At the same time, the Obama administration must be extremely careful not to cast Hadi as an American puppet and alienate the people needed to uproot AQAP. Instead of shadowing the skies with drones, Johnson recommends fostering the economic and social stability that would allow Yemen's well-armed and disciplined tribal network to eliminate al-Qaeda's influence: "The failure of Western policymakers to recognize this and to work with tribes has limited Western efforts to resist al-Qaeda." AQAP only fears a tribal backlash, according to one member who spoke with Frontline's Ghaith Abdul-Ahad, and Washington cannot repeat its errors in the Pakistani tribal areas.

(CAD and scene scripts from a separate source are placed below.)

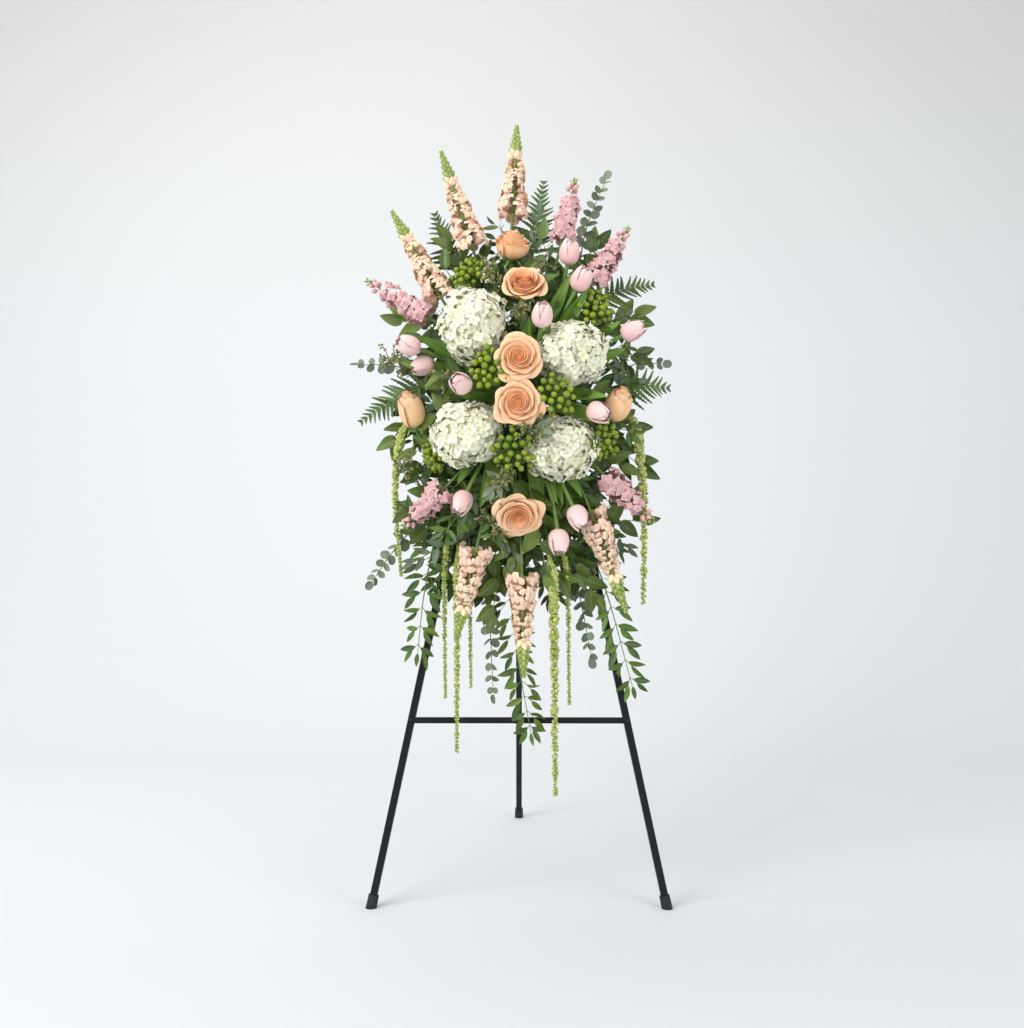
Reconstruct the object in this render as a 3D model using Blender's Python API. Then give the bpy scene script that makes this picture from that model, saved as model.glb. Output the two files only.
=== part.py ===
"""Standing funeral spray: cut flowers and trailing greens in a foam holder on a folding tripod easel.

Lengths are millimetres until MM turns them into Blender's metres. The spray stands on z = 0 with its
flowers facing -Y. The easel's two front legs and its crossbar lie in one leaning plane, and the pieces
fixed to that plane are placed in its own coordinates: across, up the plane, out to the front.
Flowers and leaves are grown ring by ring as closed solids, each kept only where it clears its neighbours.
"""

import math
import random

import bmesh
import bpy
from mathutils import Matrix, Vector
from mathutils.bvhtree import BVHTree

MM = 0.001
SEED = 11
WELD = 0.03                # points nearer than this are one
GAP = 0.3                  # between pieces that touch
CLEAR = 0.6                # between a petal or leaf and its neighbours

# Easel
FOOT_SPREAD = 616          # between the front feet
APEX_HEIGHT = 1485         # where the front legs' centre lines meet
APEX_SETBACK = 210         # how far the front frame leans back by then
REAR_SETBACK = 690         # rear foot behind the front feet
TUBE = 15                  # square tube
TUBE_WALL = 1.2
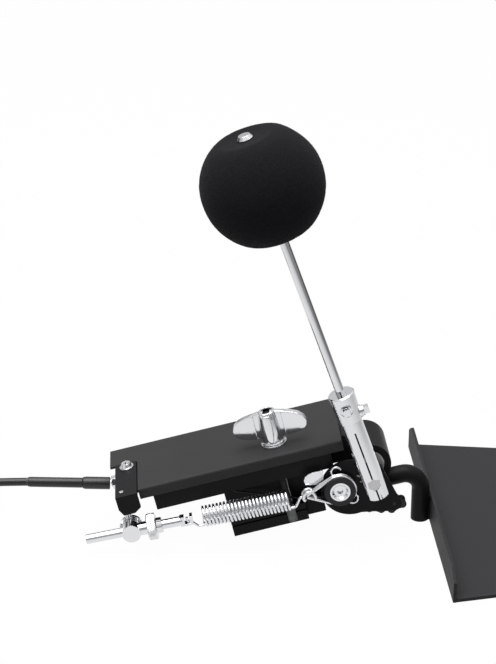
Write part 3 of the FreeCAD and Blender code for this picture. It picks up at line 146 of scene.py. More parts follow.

The Obama administration does have a counterterrorism strategy in Yemen - it is simply unsustainable, immoral and poorly communicated to the Yemeni and American people. White House press releases assure incredulous revolutionaries that "there should be no question in anyone’s mind that the United States is committed to standing side-by-side with the Yemeni people." Other statements are growing even bolder now that Hadi has been installed with minimal opposition: "The United States has enjoyed a long and fruitful history of cooperation with Yemen’s security and military institution." These statements openly imply a friendly and productive relationship with Saleh's incompetent regime. Meanwhile the State Department's annual human rights report called out the abuses of his personal security units without mentioning their U.S. funding.

Perhaps Obama's officials are eager to promote him as the brain of Yemeni policy because America is sinking into a conflict with no established time-line or understanding of the environment. “We are not going to war with Yemen," he supposedly told Pentagon and CIA officials in January 2010, but a long war had already begun.